I remember sitting at my desk back in 2006 thinking:
I don’t want this. I don’t want any of this.
From the outside looking in, everything seemed perfect. I’d made it. I’d achieved everything I’d ever wanted:
I had my MBA.
I had a high paying job.
I flew on corporate jets and stayed in the nicest hotels.
I had a huge house on a golf course.
I had a country club membership.
I had nice cars.
I could buy anything I wanted.
And then one day I walked in and quit my job. I didn’t even clean out my desk. I left all the remnants of one life with the intention of moving on to something I hadn’t even found yet.
Really, I had started to check out well before the day that I actually left. I remember driving into my driveway in the wee hours of the morning (because I rarely got home the same day I went to work), I’d turn the car off and just sit there. Every night I pulled in there was a family of deer by the edge of the house. This went on for weeks. I would sit silently in my car and watch them eat the perfect landscaping that we’d spent so much money on, almost laughing at the irony of it all. Sitting there, with the whole world asleep around me, I would think:
Is this all there is?
And I knew that I wanted more but it came with overwhelming fear.
My mind was on repeat:
How do I walk away from all of this without looking like a failure?
How can I be brave enough to change the path I’m on?
How will I explain to people that although this may look like success it doesn’t feel like it?
How do I rearrange my whole life…..just to figure out what I want out of it?
Where is the exit? Please God give me an exit!
Then, on one of those nights, sitting in the still and quiet of my driveway, I found the quiet gift of grace. The fear vanished. I didn’t know what my path was going to be yet. I didn’t have anything planned out.
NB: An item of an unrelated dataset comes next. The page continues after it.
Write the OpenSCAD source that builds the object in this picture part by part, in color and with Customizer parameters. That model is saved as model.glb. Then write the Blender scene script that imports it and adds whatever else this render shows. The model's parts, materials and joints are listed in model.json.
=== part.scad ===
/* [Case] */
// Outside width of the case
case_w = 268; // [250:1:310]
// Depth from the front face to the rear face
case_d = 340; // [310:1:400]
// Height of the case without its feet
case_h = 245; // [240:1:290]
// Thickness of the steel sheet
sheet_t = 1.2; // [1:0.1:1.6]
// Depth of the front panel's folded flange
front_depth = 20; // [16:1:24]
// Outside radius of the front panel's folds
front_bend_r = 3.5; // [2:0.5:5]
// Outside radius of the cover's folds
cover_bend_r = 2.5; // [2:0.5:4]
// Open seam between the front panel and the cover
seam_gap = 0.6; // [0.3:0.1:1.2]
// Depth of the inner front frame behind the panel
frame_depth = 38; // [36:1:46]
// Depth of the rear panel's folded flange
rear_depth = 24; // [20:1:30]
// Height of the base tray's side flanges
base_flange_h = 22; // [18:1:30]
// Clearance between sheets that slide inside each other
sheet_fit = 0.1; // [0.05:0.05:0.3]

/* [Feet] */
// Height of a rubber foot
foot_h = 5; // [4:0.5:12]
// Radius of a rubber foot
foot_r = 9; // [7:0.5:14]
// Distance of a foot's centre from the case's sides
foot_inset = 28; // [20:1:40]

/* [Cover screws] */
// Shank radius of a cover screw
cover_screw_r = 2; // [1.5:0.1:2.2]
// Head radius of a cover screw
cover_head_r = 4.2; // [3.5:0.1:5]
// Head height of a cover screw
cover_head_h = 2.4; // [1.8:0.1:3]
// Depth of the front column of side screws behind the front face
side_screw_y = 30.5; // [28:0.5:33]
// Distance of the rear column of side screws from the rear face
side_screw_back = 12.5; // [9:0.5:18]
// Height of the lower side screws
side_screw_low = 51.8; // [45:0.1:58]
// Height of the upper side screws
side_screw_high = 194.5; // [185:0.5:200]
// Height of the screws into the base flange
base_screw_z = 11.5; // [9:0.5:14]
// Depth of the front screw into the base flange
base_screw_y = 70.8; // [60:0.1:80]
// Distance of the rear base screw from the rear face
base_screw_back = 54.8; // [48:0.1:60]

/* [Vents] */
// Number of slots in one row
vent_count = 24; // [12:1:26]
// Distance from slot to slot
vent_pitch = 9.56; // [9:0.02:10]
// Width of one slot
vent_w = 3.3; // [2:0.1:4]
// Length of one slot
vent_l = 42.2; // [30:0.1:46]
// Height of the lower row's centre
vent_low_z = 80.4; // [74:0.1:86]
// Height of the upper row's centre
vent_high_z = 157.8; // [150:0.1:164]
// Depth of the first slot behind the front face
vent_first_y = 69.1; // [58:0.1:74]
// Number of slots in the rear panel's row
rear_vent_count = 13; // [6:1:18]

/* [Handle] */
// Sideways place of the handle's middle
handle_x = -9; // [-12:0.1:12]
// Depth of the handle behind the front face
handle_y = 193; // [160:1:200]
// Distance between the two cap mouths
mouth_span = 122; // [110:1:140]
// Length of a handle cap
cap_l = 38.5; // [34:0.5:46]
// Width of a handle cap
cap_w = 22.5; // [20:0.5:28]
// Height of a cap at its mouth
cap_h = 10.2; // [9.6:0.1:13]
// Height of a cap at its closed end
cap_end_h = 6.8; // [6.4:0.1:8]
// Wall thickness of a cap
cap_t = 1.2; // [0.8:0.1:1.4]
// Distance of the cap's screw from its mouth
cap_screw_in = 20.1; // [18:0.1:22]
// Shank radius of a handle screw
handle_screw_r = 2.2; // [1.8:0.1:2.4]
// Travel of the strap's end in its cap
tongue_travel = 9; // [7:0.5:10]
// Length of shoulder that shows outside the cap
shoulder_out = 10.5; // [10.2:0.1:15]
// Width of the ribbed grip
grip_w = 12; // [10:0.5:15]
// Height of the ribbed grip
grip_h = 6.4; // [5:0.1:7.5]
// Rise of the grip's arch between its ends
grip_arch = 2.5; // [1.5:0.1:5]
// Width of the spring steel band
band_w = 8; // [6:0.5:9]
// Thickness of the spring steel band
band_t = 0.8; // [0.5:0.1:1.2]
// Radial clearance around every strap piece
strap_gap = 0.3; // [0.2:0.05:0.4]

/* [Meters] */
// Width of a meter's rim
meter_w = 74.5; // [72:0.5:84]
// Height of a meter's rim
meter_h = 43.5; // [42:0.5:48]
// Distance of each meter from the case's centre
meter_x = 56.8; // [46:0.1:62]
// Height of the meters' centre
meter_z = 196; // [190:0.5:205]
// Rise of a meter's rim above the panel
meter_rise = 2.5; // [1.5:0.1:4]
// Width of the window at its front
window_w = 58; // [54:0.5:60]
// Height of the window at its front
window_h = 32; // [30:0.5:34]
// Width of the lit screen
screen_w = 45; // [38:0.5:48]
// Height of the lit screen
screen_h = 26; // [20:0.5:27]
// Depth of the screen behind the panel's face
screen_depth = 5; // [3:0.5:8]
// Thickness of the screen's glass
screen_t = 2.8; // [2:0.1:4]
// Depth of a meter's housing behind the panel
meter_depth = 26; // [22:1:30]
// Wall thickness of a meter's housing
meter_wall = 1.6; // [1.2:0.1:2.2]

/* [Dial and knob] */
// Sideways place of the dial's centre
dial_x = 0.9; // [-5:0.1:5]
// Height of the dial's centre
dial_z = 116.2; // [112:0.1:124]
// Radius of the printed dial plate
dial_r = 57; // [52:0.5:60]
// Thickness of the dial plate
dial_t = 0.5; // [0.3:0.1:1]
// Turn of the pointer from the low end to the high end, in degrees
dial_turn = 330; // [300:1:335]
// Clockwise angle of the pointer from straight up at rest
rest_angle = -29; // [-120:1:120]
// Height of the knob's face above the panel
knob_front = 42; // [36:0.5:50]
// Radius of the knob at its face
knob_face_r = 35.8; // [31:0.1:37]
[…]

I just knew that I didn’t want what I had.
The funny thing about faith and bravery is that they start to build on each other, if you let them. In the 30 days following the day I quit my “dream” job:
My husband quit his “dream” job.
We sold our “dream” house.
We sold our “dream” cars.
We walked away from a non-refundable country club membership.
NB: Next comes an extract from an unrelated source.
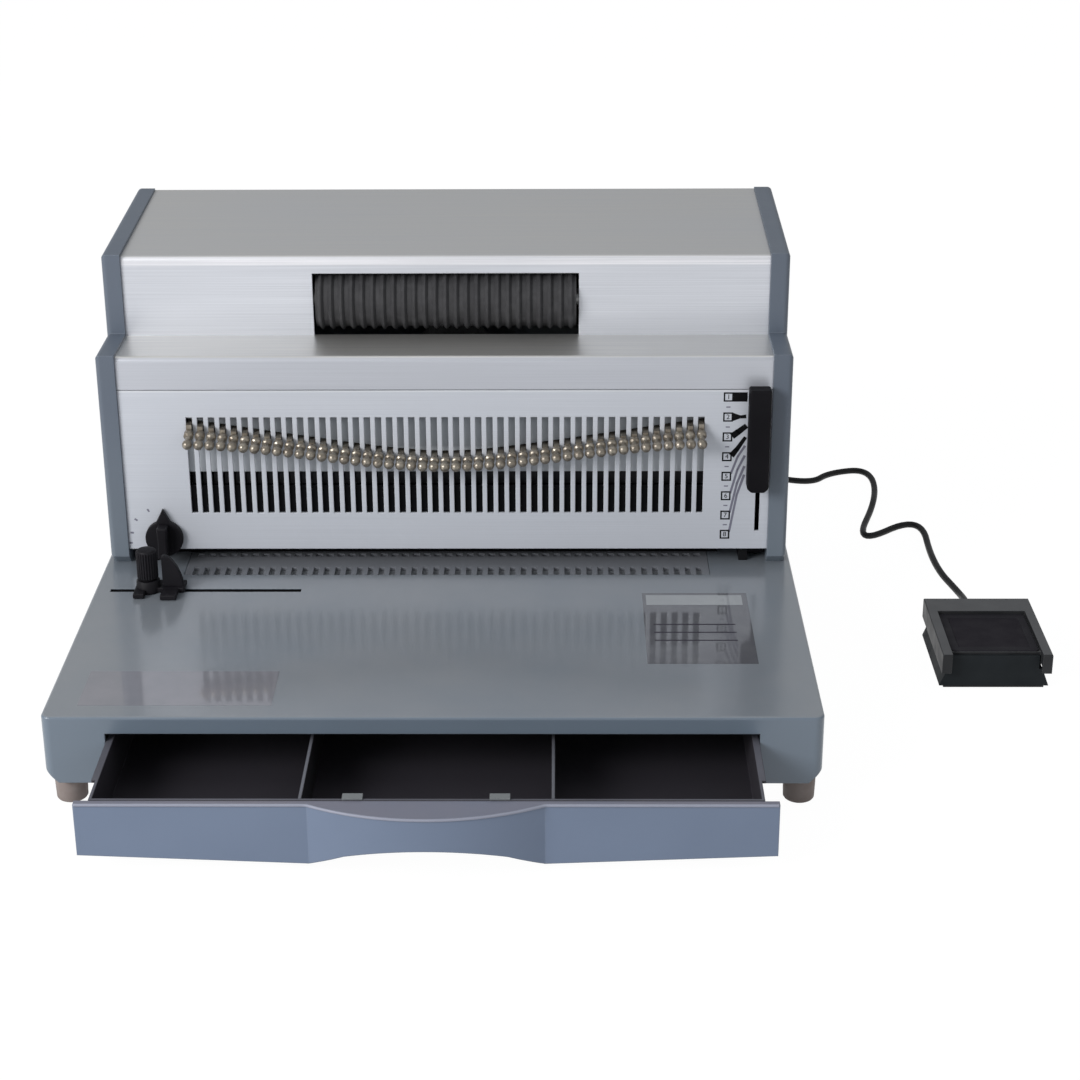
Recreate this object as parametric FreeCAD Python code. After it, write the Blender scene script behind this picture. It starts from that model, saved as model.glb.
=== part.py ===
import FreeCAD, Part
import math
import os

# Electric coil binding machine with a foot pedal, in millimetres.
# X runs to the right, Y to the back and Z up. Z = 0 is the table.
# X = 0 is the middle of the row of slots, and Y = 0 is the front of the slotted panel.

V = FreeCAD.Vector
ACROSS = V(1, 0, 0)
BACK = V(0, 1, 0)
UP = V(0, 0, 1)

# Clearances
running = 0.05
gap = 0.3
barrel_sides = 16

# The row of punch pins
pin_count = 47
pin_pitch = 6.35
pin_width = 4.0
pin_y = 12.0
pin_sides = 4
pin_head = 10.0
tip_stagger = 2.0
stroke = 14.0
row_half = (pin_count - 1) / 2 * pin_pitch

# Widths that follow the row
die_half = row_half + 5.95
bed_half = row_half + 21.95
beam_half = row_half + 3.95
guide_half = row_half + 23.95
frame_inner = guide_half
frame_thick = 5.0
head_half = frame_inner + 16.0
cheek_outer = head_half + 11.0
base_half = cheek_outer + 3.0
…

We moved 3,000 miles across the country.
We didn’t bring much with us, mostly boxes of books, journals and photos. I gave Mr. LBB a box or two as well.
And yes, everyone thought we were nuts. Here’s an important message, write it down:
Sometimes it’s a relief to be NUTS…..when people think you are crazy it takes away the need for explanation.
But the truth is, I’ve never regretted walking away from it all. Ok, maybe for exactly 3 seconds every time I look at my huge stack of medical bills, but it quickly goes away. But maybe that’s not regret, maybe it’s just a little bit of longing for security. We all want security, but in the physical world there isn’t any. When I start worrying and longing for something else it means I’ve drifted away from my faith. It’s an easy measure for me.
For so long, I thought I had to be this hard shell of bravery and endurance. I viewed success and failure as black and white. But sometimes being brave is allowing yourself to fail. Now I look at failure not so much as an exit but as another door opening.
I feel something stirring in me again. I feel restless. I want less. I want simple. God can be kind of relentless sometimes….and it always seems to be when I think I don’t need him so much anymore. I need to find time to be still and listen. And I need to be brave enough to re-arrange my life to fit through whatever door opens….wherever it is.
Update: The quotes from this post came from a book called Sacred Rhythms by Ruth Haley Barton. I’m in a bible study right now at church that is based on the book. It’s very inspiring.